Because of the discounting the utility of actions changes with time. It is possible then that an agent who decided to go to vegetarian cafe will change its decision once it is next to donut store. This is shown on the left in the image above. If the agent wanted to go to donut place it could've gone to the closer one. That is why it is called the naive agent - it doesn't take into account that the utility of its action changes and ends up doing things that it didn't plan.
* discounting sophisticated agent - its expected utility is also discounted like in naive case, but it chooses future actions $a'$ as if the delay $d$ was $0$. In a sense, it knows that its future self will look at the immediate utility of actions rather then at the utilities they have now. Thanks to that it can for example choose a different path to vegetarian restaurant. It knows that it future self would end up in donut place if it went next to it.

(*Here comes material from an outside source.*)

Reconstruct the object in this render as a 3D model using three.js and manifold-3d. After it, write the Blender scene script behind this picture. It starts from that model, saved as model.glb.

* $k$ is the discount rate (see dicounting naive agent description).
* $\alpha$ is the noise parameter described above together with actions.
Given a sequence of actions done by some agent, we want to infer its preferences. In the paper this is translated into: given a sequence of actions done by some agent update your probability distribution over agent tuples. We start with uniform distribution (zero knowledge) and do bayesian updates with consecutive actions. The model described above will be considered good if probability mass after the updates concentrates on the kinds of agents that a human would infer after seeing the same.
### Results
According to experiments the model performs well, which means that it assigns high probabilities to the kind of agents that humans describe after seeing the same actions.
For example, after seeing actions from the image above the model as well as human subjects would rate highly explanations of giving in to temptation (in case of naive planner) or avoiding temptation (in case of sophisticated one). The result holds for more complex scenarios:
* inference with uncertainty - agent might have inaccurate beliefs, for example it might 'think' that the noodle place is open when in fact it's closed,
* inference from multiple episodes - even though in two out of three cases agent chooses donuts both human subjects and the model assign high probability to the case where the vegetarian place is preferred (among others, they generally agree over variety of explanations).
**Conclusion:** If we want to be able to delegate some of our decisions to ai systems then it is necessary that they are able to learn our preferences despite inconsistencies in our behaviour. The result presented in the paper shows that modeling our biases directly is a feasible direction of research.